■ GIVEN MATERIAL
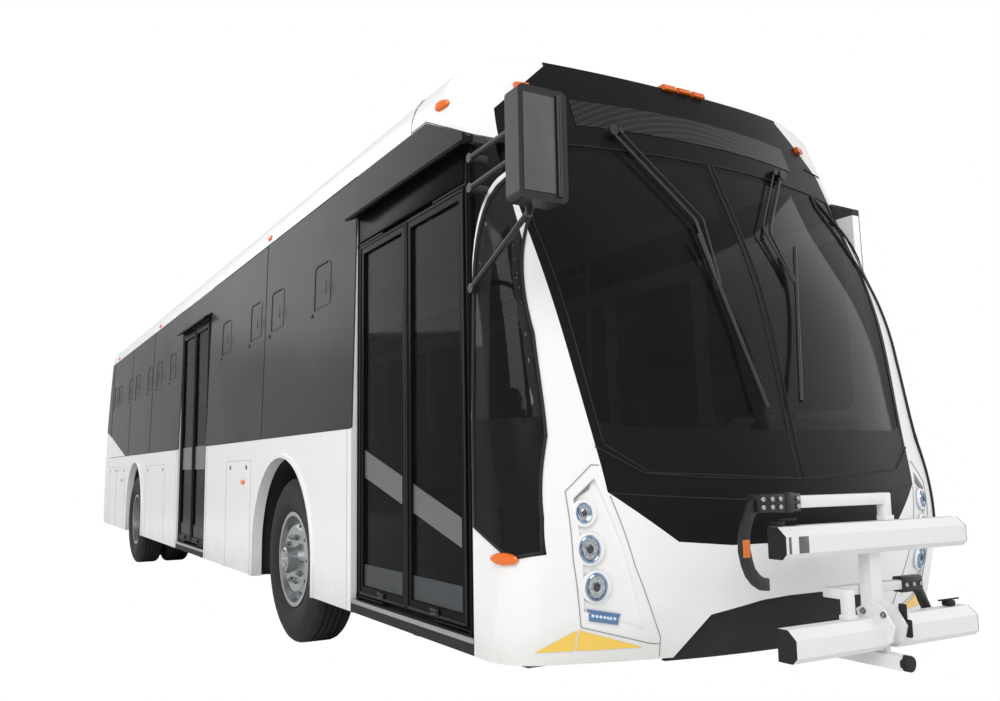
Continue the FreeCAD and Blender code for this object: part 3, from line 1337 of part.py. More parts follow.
def tube(points, radius, bend=60.0):
    """A round tube swept along straight runs, with a bend of the given radius at each corner."""
    spots = [Vector(*[float(value) for value in point]) for point in points]
    edges = []
    start = spots[0]
    for before, corner, after in zip(spots, spots[1:], spots[2:]):
        back = (before - corner).normalize()
        ahead = (after - corner).normalize()
        half_turn = back.getAngle(ahead) / 2
        enter = corner + back * (bend / math.tan(half_turn))
        leave = corner + ahead * (bend / math.tan(half_turn))
        middle = corner + (back + ahead).normalize() * (bend / math.sin(half_turn) - bend)
        edges.append(Part.LineSegment(start, enter).toShape())
        edges.append(Part.Arc(enter, middle, leave).toShape())
        start = leave
    edges.append(Part.LineSegment(start, spots[-1]).toShape())
    ring = Part.Wire(Part.makeCircle(radius, spots[0], spots[1] - spots[0]))
    return Part.Wire(edges).makePipeShell([ring], True, False)


MIRROR_X = 1265
MIRROR_Y = -3050
MIRROR_Z = 2020
MIRROR_HEIGHT = 420
DRIVER_MIRROR_Y = -2190
DRIVER_MIRROR_Z = 1940


def build_mirrors():
    """A large mirror on long bent arms ahead of the door, and a slim one beside the driver."""
    x = -MIRROR_X
    head = Part.makeBox(210, 90, MIRROR_HEIGHT, Vector(x - 105, MIRROR_Y - 45, MIRROR_Z))
    head = head.makeFillet(26, [e for e in head.Edges if abs(e.tangentAt(e.FirstParameter).y) > 0.9])
    top = MIRROR_Z + MIRROR_HEIGHT + 25
    stalk = Part.makeCylinder(14, top - MIRROR_Z + 30, Vector(x, MIRROR_Y + 56, MIRROR_Z - 30))
    arms = []
    for z, reach in ((2357, MIRROR_Z + 340), (2229, MIRROR_Z + 230), (1808, MIRROR_Z - 12)):
        arms.append(tube([(-1180, -2542, z), (-1256, -2545, z), (x, MIRROR_Y + 56, reach)], 12, 30))
        arms.append(Part.makeCylinder(20, 82, Vector(-1180, -2542, z), Vector(-1, 0, 0)))
    long_mirror = head.multiFuse([stalk, *arms])

    y, z = DRIVER_MIRROR_Y, DRIVER_MIRROR_Z
    slim = Part.makeBox(118, 60, 330, Vector(1252, y - 30, z))
    slim = slim.makeFillet(18, [e for e in slim.Edges if abs(e.tangentAt(e.FirstParameter).y) > 0.9])
    for low in (z + 60, z + 260):
        slim = slim.fuse(tube([(1180, y + 40, low), (1290, y + 40, low)], 11))
        slim = slim.fuse(Part.makeCylinder(20, 72, Vector(1180, y + 40, low), AXIS["X"]))
    both = Part.makeCompound([shape.cut(nose(-float(d.seat_gap))) for shape in (long_mirror, slim)])
    publish("mirrors", feature("mirror_shape", both))


build_nose()
build_tail()
build_sides()
build_floor()
build_housings()
build_frame()
build_axles()
build_suspension()
build_knuckles()
build_wheels()
lift_wheels()
build_door("front_door", -d.front_door_front, -d.front_door_rear, d.front_leaf_top_z, d.front_pillar_offset)
build_door("rear_door", d.rear_door_front, d.rear_door_rear, d.leaf_top_z, d.pillar_offset)
build_thresholds()
build_rack()
build_hooks()
build_inside()
build_seats()
build_mirrors()
build_handrails()
build_wipers()
build_lamps()

doc.recompute()
for item in doc.Objects:
    if "Invalid" in item.State or "Error" in item.State:
        raise RuntimeError(f"{item.Label} did not build: {item.State}")
for item in nodes:
    if item.Shape.isNull() or not item.Shape.isValid():
        raise RuntimeError(f"{item.Label} has no valid shape")

os.makedirs("parts", exist_ok=True)
for item in nodes:
    item.Shape.exportStep(f"parts/{item.Label}.step")
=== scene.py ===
"""Looks of the city bus: paint, glass, rubber and the fittings that the structure leaves plain."""
import math

import bmesh
import bpy
from mathutils import Matrix, Vector
from mathutils.bvhtree import BVHTree


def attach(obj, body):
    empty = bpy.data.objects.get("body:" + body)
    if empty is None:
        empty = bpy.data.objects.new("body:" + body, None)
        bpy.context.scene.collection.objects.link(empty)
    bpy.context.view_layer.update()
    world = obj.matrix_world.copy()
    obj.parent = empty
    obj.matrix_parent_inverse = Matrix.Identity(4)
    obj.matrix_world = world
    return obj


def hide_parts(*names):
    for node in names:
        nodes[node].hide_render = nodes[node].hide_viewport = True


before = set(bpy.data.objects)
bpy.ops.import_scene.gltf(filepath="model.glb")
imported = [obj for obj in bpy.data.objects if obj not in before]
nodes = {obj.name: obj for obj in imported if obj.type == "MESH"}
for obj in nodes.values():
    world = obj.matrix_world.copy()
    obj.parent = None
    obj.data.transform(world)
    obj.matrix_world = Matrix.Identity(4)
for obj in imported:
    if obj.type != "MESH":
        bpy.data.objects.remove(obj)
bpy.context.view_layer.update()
scene = bpy.context.scene
scene.view_settings.view_transform = "Standard"

WHEELBASE = 5.95
AXLE_Y = -2.7825
REAR_AXLE_Y = AXLE_Y + WHEELBASE
HUB_Z = 0.52


def at(x, y, z):
    """A point of the bus whose Y is counted from its front axle."""
    return x, y + AXLE_Y, z


# Colour and material helpers
def linear(code):
    """An sRGB hex colour as linear red, green, blue and alpha."""
    parts = [int(code[i:i + 2], 16) / 255 for i in (1, 3, 5)]
    return tuple(c / 12.92 if c <= 0.04045 else ((c + 0.055) / 1.055) ** 2.4 for c in parts) + (1.0,)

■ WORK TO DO
Transcribe each line of the data above, unaltered, from the one where "build_nose()" appears to the one where "obj.matrix_world = Matrix.Identity(4)" appears, inclusive of both.

■ PROBLEM SOLUTION
build_nose()
build_tail()
build_sides()
build_floor()
build_housings()
build_frame()
build_axles()
build_suspension()
build_knuckles()
build_wheels()
lift_wheels()
build_door("front_door", -d.front_door_front, -d.front_door_rear, d.front_leaf_top_z, d.front_pillar_offset)
build_door("rear_door", d.rear_door_front, d.rear_door_rear, d.leaf_top_z, d.pillar_offset)
build_thresholds()
build_rack()
build_hooks()
build_inside()
build_seats()
build_mirrors()
build_handrails()
build_wipers()
build_lamps()

doc.recompute()
for item in doc.Objects:
    if "Invalid" in item.State or "Error" in item.State:
        raise RuntimeError(f"{item.Label} did not build: {item.State}")
for item in nodes:
    if item.Shape.isNull() or not item.Shape.isValid():
        raise RuntimeError(f"{item.Label} has no valid shape")

os.makedirs("parts", exist_ok=True)
for item in nodes:
    item.Shape.exportStep(f"parts/{item.Label}.step")
=== scene.py ===
"""Looks of the city bus: paint, glass, rubber and the fittings that the structure leaves plain."""
import math

import bmesh
import bpy
from mathutils import Matrix, Vector
from mathutils.bvhtree import BVHTree


def attach(obj, body):
    empty = bpy.data.objects.get("body:" + body)
    if empty is None:
        empty = bpy.data.objects.new("body:" + body, None)
        bpy.context.scene.collection.objects.link(empty)
    bpy.context.view_layer.update()
    world = obj.matrix_world.copy()
    obj.parent = empty
    obj.matrix_parent_inverse = Matrix.Identity(4)
    obj.matrix_world = world
    return obj


def hide_parts(*names):
    for node in names:
        nodes[node].hide_render = nodes[node].hide_viewport = True


before = set(bpy.data.objects)
bpy.ops.import_scene.gltf(filepath="model.glb")
imported = [obj for obj in bpy.data.objects if obj not in before]
nodes = {obj.name: obj for obj in imported if obj.type == "MESH"}
for obj in nodes.values():
    world = obj.matrix_world.copy()
    obj.parent = None
    obj.data.transform(world)
    obj.matrix_world = Matrix.Identity(4)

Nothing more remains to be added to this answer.